In the requests, the committee demands a wide range of materials from each of the former Trump administration officials, including documents that relate to potential obstruction of justice by President Trump.

Hicks is requested to testify before a June 19 hearing. Donaldson’s hearing is scheduled for June 24.

Donaldson worked as chief of staff to former White House counsel Don McGahn, and has been asked to produce documents and information related to the firing of former FBI director James Comey, potential pardons for people caught up in the special counsel investigation, and attempts to fire Robert Mueller.

Hicks was asked to hand over a similar range of documents, that run the gamut from Trump’s obstructive acts while in office, to conduct that occurred before his election, including the June 2016 Trump Tower meeting.

The subpoenas come as part of a wide-ranging investigation launched by Rep.
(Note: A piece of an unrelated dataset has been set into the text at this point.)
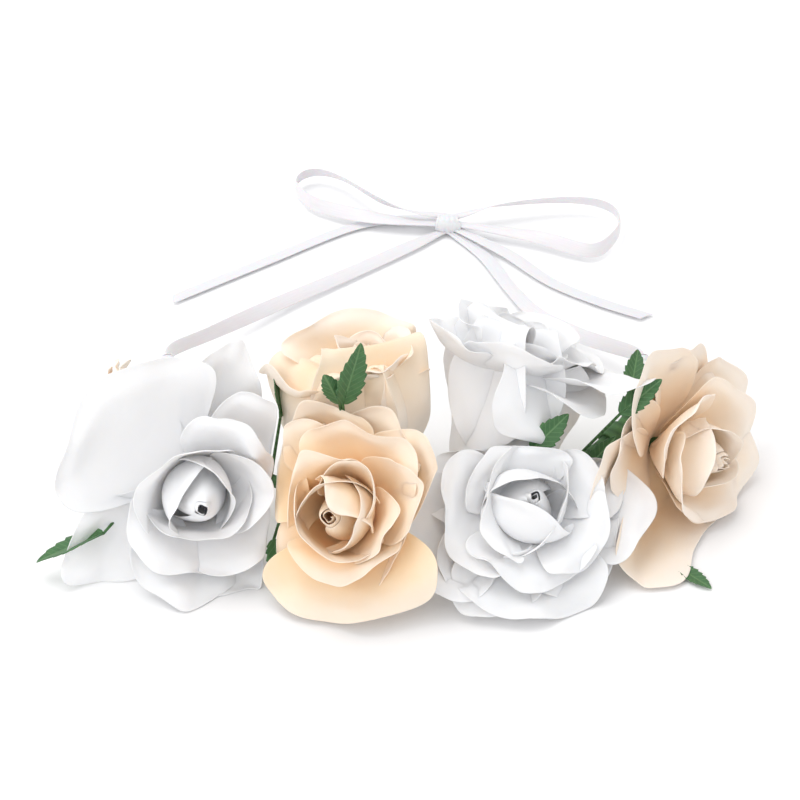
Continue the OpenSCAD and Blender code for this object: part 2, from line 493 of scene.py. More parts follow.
@dataclass(frozen=True)
class SatinRibbon:
    """Polyester satin, woven with its floats along the length: a soft streaky gloss, partly painted into its
    colour as sheen streaks, and a firm edge.
    """

    name: str = "ribbon_satin_polyester"
    white: str = "#e8e8eb"
    shade: str = "#dcdce0"
    half_width: float = 3.0
    streak: float = 0.35  # real floats are 0.05 mm wide, drawn coarser so that they show

    def material(self) -> Material:
        """Makes the satin, with fine lines along it, painted sheen streaking its colour along the floats, and
        a raised edge.
        """
        made, tree, shader = new_material(self.name)
        cut = add_node(tree, "ShaderNodeUVMap", {"uv_map": "cut"}).outputs[0]
        longer = {"Scale": (1.0, 0.04, 1.0)}
        drawn_out = add_node(tree, "ShaderNodeMapping", longer, {"Vector": cut}).outputs[0]
        floats_and_sheen = noise_field(tree, self.streak, drawn_out, Detail=2.0)
        side = maths(tree, "ABSOLUTE", add_node(tree, "ShaderNodeSeparateXYZ", {}, {0: cut}).outputs[0])
        selvedge = {"From Min": (self.half_width - 0.7) * MM, "From Max": (self.half_width - 0.3) * MM}
        height = maths(tree, "MULTIPLY_ADD", floats_and_sheen, 0.25, ramp(tree, side, selvedge))
        # painted sheen: the colour runs from the darker shade to white along the floats, drawing the satin's
        # streaky gloss into it
        colour = mix(tree, self.shade, self.white, floats_and_sheen)
        values = {
            "Roughness": 0.42,
            "Sheen Weight": 0.3,
            "Subsurface Weight": 0.25,
            "Subsurface Scale": 0.6 * MM,
        }
        finish(tree, shader, values, {"Base Color": colour, "Normal": relief(tree, height, 0.4, 0.12)})
        return made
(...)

Jerry Nadler (D-NY), chair of the House Judiciary Committee. That probe saw Nadler send requests to 81 separate witnesses in early March, backing each request up with the threat of a subpoena action.

Some of the 81 individuals and legal entities began to comply with Nadler’s investigation, while others stated that they would ignore his requests.

At the same time, the Trump Administration has launched an all-out effort to prevent Congress from conducting oversight on the executive branch, refusing to make witnesses available and asserting executive privilege over the testimony of current and former officials who have been subpoenaed to appear before the House.

Both Hicks and Donaldson face a June 4 deadline to produce the requested documents.